Jake Settleman built his original following on Snapchat, posting short clips featuring amusing antics of team mascots, or NBA highlights. He then ventured into podcasting which he has since developed into a sports media company. When he posted his videos onto YouTube Shorts some of them accumulated nearly 200 million views. But when he tried to monetise these videos…crickets 🦗
Settleman isn’t the first social media superstar to find out numbers don’t equal fans: the internet is littered with stories of musicians who couldn’t sell t-shirts, and influencers who couldn’t sell books, but when this happens, what is going on?
And why is it relevant to writers?
Kevin Kelly’s 1000 True Fans theory states that all an artist needs to make a living is 1000 true fans. These are the people who are going to pay for everything you do, and (importantly) tell everyone who will listen about you. The theory isn’t perfect but it neatly makes the point that to make a living as an artist, you don’t have to have hundreds of thousands of fans on social media or anywhere else.
What is far more important is the strength of the relationships with your 1000 true - or core - fans.
This is the challenge for creators who’ve attracted followings based on short-form video content of the kind popularised by Tiktok that then migrated over to Instagram when they developed (ahem… stole?) Reels.
Short form video creates a dynamic between audience and ‘creator’ that is more akin to the relationship between a TV show and its audience.

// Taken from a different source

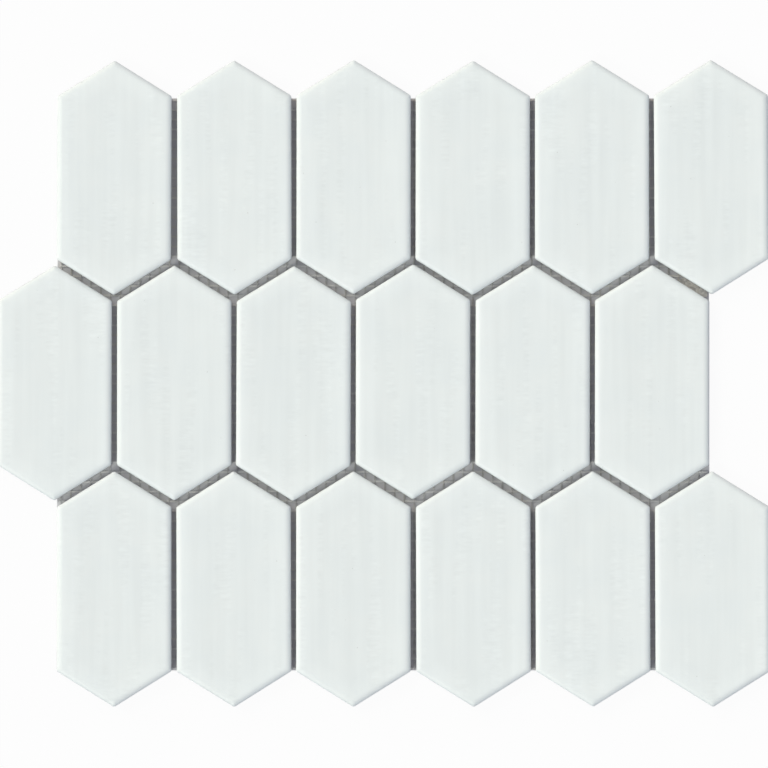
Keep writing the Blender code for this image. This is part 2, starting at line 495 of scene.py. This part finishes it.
def lay_tile(name, blank, finish, draw):
    """A copy of the blank where the frame has the tile, a little out of line but inside the
    sheet's outline."""
    low, high = (Vector(corner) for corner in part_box(name))
    along = draw.uniform(-NUDGE_ALONG, NUDGE_ALONG)
    across = draw.uniform(-NUDGE_ACROSS, NUDGE_ACROSS)
    place = Matrix.Translation((low + high) / 2 + Vector((along, across, 0.0)))
    place.translation.z = low.z
    bm = blank.copy()
    bm.transform(place @ Matrix.Rotation(draw.uniform(-TURN, TURN), 4, "Z"))
    past = Vector((0.0, 0.0, 0.0))
    for axis in (0, 1):
        reach = [vert.co[axis] for vert in bm.verts]
        past_low = min(min(reach) - CAD_BOX[0][axis], 0.0)
        past_high = max(max(reach) - CAD_BOX[1][axis], 0.0)
        past[axis] = past_low + past_high
    bmesh.ops.translate(bm, verts=bm.verts, vec=-past)
    tile = add_piece(f"glazed_{name}", bm, finish)
    seed = tile.data.attributes.new("tile_seed", "FLOAT", "POINT")
    seed.data.foreach_set("value", [draw.random()] * len(tile.data.vertices))
    smooth_but_for(tile.data, TILE_CREASE)
    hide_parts(name)


def band_outline(row):
    """The outline of the net under one row, back to back with the next row's."""
    places = frame_places[ROW_NAMES[row]]
    side = tile_size.x / 2 - NET_SETBACK
    apex = apex_reach(NET_SETBACK)
    shoulder = apex - side * FLANK_SLOPE
    valley = apex - column_pitch / 2 * FLANK_SLOPE
    cut = row_pitch / 2
    flank = (apex - cut) / FLANK_SLOPE
    first, last = places[0], places[-1]
    leans_right = first.x + last.x > 0
    outline = []
    for up in (-1, 1):
        outer_row = 0 if up > 0 else len(ROW_NAMES) - 1
        if row == outer_row:
            edge = [(first.x - side, shoulder), (first.x, apex)]
            for place in places[1:]:
                edge += [(place.x - column_pitch / 2, valley), (place.x, apex)]
            edge.append((last.x + side, shoulder))
        elif leans_right:
            edge = [(first.x - side, cut), (last.x + flank, cut), (last.x + side, shoulder)]
        else:
            edge = [(first.x - side, shoulder), (first.x - flank, cut), (last.x + side, cut)]
        edge = [Vector((x, first.y + up * y)) for x, y in edge]
        outline += edge if up < 0 else reversed(edge)
    return outline


def spans(outline, across, place):
    """Where a straight line inside the outline starts and ends. across is 0 for a line of
    constant x and 1 for one of constant y."""
    crossings = []
    for start, end in zip(outline, outline[1:] + outline[:1]):
        if (start[across] > place) != (end[across] > place):
            share = (place - start[across]) / (end[across] - start[across])
            crossings.append(start[1 - across] + share * (end[1 - across] - start[1 - across]))
    crossings.sort()
    return list(zip(crossings[::2], crossings[1::2]))


def wander(x, y):
    """How far a yarn strays sideways at a place."""
    return STRAND_WANDER * noise.noise(Vector((x, y, 0.0)) / WANDER_LENGTH)


def stations(start, end, step):
    """Points from start to end that fall on whole steps in between."""
    first = int(start // step) + 1
    last = int(end // step)
    return [start] + [index * step for index in range(first, last + 1)] + [end]


def warp_yarns(outline):
    """Two yarns for each warp, wound round each other half a turn from weft to weft."""
    weft_pitch = row_pitch / WEFTS_PER_ROW
    yarns = []
    left = min(corner.x for corner in outline)
    right = max(corner.x for corner in outline)
    for step in stations(left - WARP_SHIFT, right - WARP_SHIFT, WARP_PITCH)[1:-1]:
        x = step + WARP_SHIFT
        for start, end in spans(outline, 0, x):
            for side in (-1, 1):
                points = []
                for y in stations(start, end, weft_pitch / STEPS_PER_WEFT):
                    turn = pi * y / weft_pitch
                    swing = side * WARP_SWING * sin(turn)
                    lift = side * WARP_LIFT * cos(turn)
                    points.append((x + wander(x, y) + swing, y, lift))
                yarns.append(points)
    return yarns


def weft_yarns(row, outline):
    """One flat yarn for each weft."""
    middle = frame_places[ROW_NAMES[row]][0].y
    pitch = row_pitch / WEFTS_PER_ROW
    yarns = []
    for index in range(WEFTS_PER_ROW):
        y = middle + (index + 0.5 - WEFTS_PER_ROW / 2) * pitch
        for start, end in spans(outline, 1, y):
            places = stations(start, end, WARP_PITCH / STEPS_PER_WARP)
            yarns.append([(x, y + wander(x, y), 0.0) for x in places])
    return yarns


def tubes(name, yarns, radius, flatness, slot):
    """Round tubes along the yarns, pressed flat, as a mesh."""
    curve = bpy.data.curves.new(name, "CURVE")
    curve.dimensions = "3D"
    curve.bevel_depth = radius
    curve.bevel_resolution = YARN_ROUNDNESS
    curve.use_fill_caps = True
    for points in yarns:
        spline = curve.splines.new("POLY")
        spline.points.add(len(points) - 1)
        for point, (x, y, z) in zip(spline.points, points):
            point.co = (x, y, z / flatness, 1.0)
    guide = bpy.data.objects.new(name, curve)
    bpy.context.collection.objects.link(guide)
    bpy.context.view_layer.update()
    depsgraph = bpy.context.evaluated_depsgraph_get()
    mesh = bpy.data.meshes.new_from_object(guide.evaluated_get(depsgraph))
    bpy.data.objects.remove(guide)
    pressed = Matrix.Diagonal((1.0, 1.0, flatness, 1.0))
    mesh.transform(Matrix.Translation((0.0, 0.0, NET_MIDDLE)) @ pressed)
    mesh.polygons.foreach_set("material_index", [slot] * len(mesh.polygons))
    return mesh


def glue_film():
    """A ragged oval of little depth along the falling joint, half way up the net. It starts as a
    circle one across, so that the scale sets its length and width."""
    bm = bmesh.new()
    bmesh.ops.create_circle(bm, cap_ends=True, segments=FILM_CORNERS, radius=0.5)
    for vert in bm.verts:
        vert.co *= 1.0 - FILM_RAGGEDNESS * abs(noise.noise(vert.co * FILM_LOBES))
    bmesh.ops.scale(bm, verts=bm.verts, vec=(FILM_LENGTH, FILM_WIDTH, 1.0))
    bmesh.ops.solidify(bm, geom=bm.faces, thickness=FILM_THICKNESS)
    bmesh.ops.recalc_face_normals(bm, faces=bm.faces)
    x, y = STAIN_PLACE_MM[:2]
    place = Matrix.Translation((x * MM, y * MM, NET_MIDDLE))
    bm.transform(place @ Matrix.Rotation(-FLANK_ANGLE, 4, "Z"))
    for face in bm.faces:
        face.material_index = FILM_SLOT
    mesh = bpy.data.meshes.new("glue_film")
    bm.to_mesh(mesh)
    bm.free()
    return mesh


def weave_net(row, *finishes):
    """The net under one row. Its finishes come in the order of their slots."""
    outline = band_outline(row)
    bm = bmesh.new()
    bm.from_mesh(tubes("warps", warp_yarns(outline), WARP_RADIUS, WARP_FLATNESS, WARP_SLOT))
    bm.from_mesh(tubes("wefts", weft_yarns(row, outline), WEFT_RADIUS, WEFT_FLATNESS, WEFT_SLOT))
    name = ROW_NAMES[row]
    if name == "middle":
        bm.from_mesh(glue_film())
    net = add_piece(f"woven_net_{name}", bm, *finishes)
    smooth_but_for(net.data, NET_CREASE)
    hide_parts(f"net_{name}")


def add_floor():
    bm = bmesh.new()
    bmesh.ops.create_grid(bm, x_segments=1, y_segments=1, size=FLOOR_REACH)
    bmesh.ops.translate(bm, verts=bm.verts, vec=(0.0, 0.0, CAD_BOX[0][2] - FLOOR_GAP))
    mesh = bpy.data.meshes.new("floor")
    bm.to_mesh(mesh)
    bm.free()
    mesh.materials.append(floor_finish())
    floor = bpy.data.objects.new("floor", mesh)
    bpy.context.collection.objects.link(floor)


def light_world():
    world = bpy.data.worlds.new("studio")
    bpy.context.scene.world = world
    finish = Finish(world)
    inputs = {"Color": DOME_COLOR, "Strength": DOME_STRENGTH}
    dome = finish.node("ShaderNodeBackground", None, inputs)
    white = finish.node("ShaderNodeBackground", None, {"Color": (1.0, 1.0, 1.0, 1.0)})
    shown = finish.blend_shaders(finish.seen_directly(), dome, white)
    finish.node("ShaderNodeOutputWorld", None, {"Surface": shown})


def add_keys():
    for turn, height, spread, strength, color in KEYS:
        light = bpy.data.lights.new("key", "SUN")
        light.energy = strength
        light.angle = spread
        light.color = color
        towards = Vector((-cos(height) * cos(turn), cos(height) * sin(turn), sin(height)))
        lamp = bpy.data.objects.new("key", light)
        lamp.location = towards
        lamp.rotation_euler = towards.to_track_quat("Z", "Y").to_euler()
        bpy.context.collection.objects.link(lamp)


def add_camera():
    data = bpy.data.cameras.new("camera")
    data.lens = LENS
    data.clip_start = NEAREST
    data.clip_end = FARTHEST
    camera = bpy.data.objects.new("camera", data)
    bpy.context.collection.objects.link(camera)
    per_px = PHOTO_WIDTH / PHOTO_SIDE
    x = (PHOTO_SIDE / 2 - SHEET_MIDDLE_PX[0]) * per_px
    y = (SHEET_MIDDLE_PX[1] - PHOTO_SIDE / 2) * per_px
    distance = PHOTO_WIDTH * data.lens / data.sensor_width
    back = distance * sin(CAMERA_TILT)
    up = distance * cos(CAMERA_TILT)
    camera.location = (x, y - back, CAD_BOX[1][2] + up)
    camera.rotation_euler = (CAMERA_TILT, 0.0, 0.0)
    bpy.context.scene.camera = camera


def middle_of(node):
    low, high = (Vector(corner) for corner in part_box(node))
    return (low + high) / 2


# Sizes and places from the frame. The sharp apex is where a tile's flanks would meet without
# their rounding.
first_low, first_high = (Vector(corner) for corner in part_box("tile_top_1"))
tile_size = first_high - first_low
sharp_apex = tile_size.y / 2 + CORNER_RADIUS * (1 / cos(FLANK_ANGLE) - 1)
frame_places = {
    name: [middle_of(f"tile_{name}_{column + 1}") for column in range(COLUMNS)]
    for name in ROW_NAMES
}
column_pitch = frame_places["top"][1].x - frame_places["top"][0].x
row_pitch = frame_places["top"][0].y - frame_places["middle"][0].y

porcelain = tile_finish(first_low.z)
warp = yarn_finish("glass_fibre_warp", (0.46, 0.46, 0.45, 1.0), (0.66, 0.66, 0.65, 1.0))
weft = yarn_finish("glass_fibre_weft", (0.68, 0.68, 0.67, 1.0), (0.78, 0.78, 0.77, 1.0))
film = film_finish()
blank = picket_blank()
draw = random.Random(DRAW_SEED)
for row, row_name in enumerate(ROW_NAMES):
    weave_net(row, warp, weft, film)
    for column in range(COLUMNS):
        lay_tile(f"tile_{row_name}_{column + 1}", blank, porcelain, draw)
blank.free()

add_floor()
light_world()
add_keys()
add_camera()
bpy.context.scene.view_settings.view_transform = "Standard"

There is something distinctly passive about how we sit back and consume video content, rarely fully engaging with it.
Motivating users of social media platforms to exit their dopamine-seeking scrolls to actually do something is in fact really hard. If they’ve followed, or subscribed to, your account because they find your videos entertaining, this often isn’t a strong enough driver for them to take any action other than consuming the content, maybe sending it to a friend, then scrolling on.
This passivity contrasts sharply to the dialogue that often emerges on Instagram between the audience and the ‘creator’ of a finely crafted carousel post, or in the comments underneath an interesting image combined with a moving piece of personal story-telling in the caption. What both have in common is a more active form of engagement is required from the start: reading.
Short form video might work if your goal is simply to aggregate people into an audience but if you want them to do anything other than watch more of your short-form videos, you need to do something more.
Personal stories, expertise, and thought-leadership stir reactions and motivate responses from audiences. The subsequent dialogue is where relationships are formed as when a writer brings you their story, we often feel compelled to share our own in return.
Writer,
, put this perfectly in a conversation at Hay Festival this year (you can watch the clip here) when she said, ‘we often forget that story-telling originated as a face-to-face practice, happening on a small scale in families and communities. The idea that stories reside in printed books, which you can read without meeting the author, is historically recent.’May expands on the challenges this presents if an author’s profile grows significantly - as hers has - as the dialogue between author and audience becomes unbalanced and distorted. In the first instance however, I love the idea that social media offers a partial path to return to a more personal, inter-connected form of story-telling.
Though often, and fairly, criticised, social media still offers a way to exchange experiences and enrich one another’s understanding of ourselves, each other and the world around us. It still offers a route to finding the readers who will care about your work almost as much as you do.
But very few people are able to create the kind of short-form video that facilitates these kinds of relationships.
Relationships between writers and your audiences thrive best when you use social media to communicate thoughts, ideas, passions and interests, through your words.
Something you know a little about ;-)
How do you feel about using short-form video? Do you consume it? Do you create it? I’d love to hear your thoughts in the comments, Nic x
Such a helpful article. As someone who’s new to community building it’s very tempting to feel overwhelmed at the idea of spreading myself so thin (I don’t mind actual broadcasting itself but the admin, editing, producing around it I don’t feel like I can easily get my head around). As well as that, I just really like text! I know I can write so I think I’ll stick to that and worry about other things later. Thanks so much for writing this.
I agree.
Sadly, there is a medium-sized group of bookstagrammers or readers on Threads that proclaim that they won’t read anything by authors they don’t “know” via social media. They want photos and videos and stories and captions filled with life anecdotes. I had to step away from that section of the internet because it was too much.
My personal opinion is that one should only give what they want of themselves, because, yeah, nothing we do promises a monetary gain. The Substack you write weekly may do better than the novel you wrote on for five years. But the YouTube silly content about books you read may do better than that.
I’m lucky that I have a few fans who want to read all of my work. I tried videos and gave up because they took up too much time. That didn’t make my fans leave. The ones who love my work, love my work, and think of the rest as just fun extras.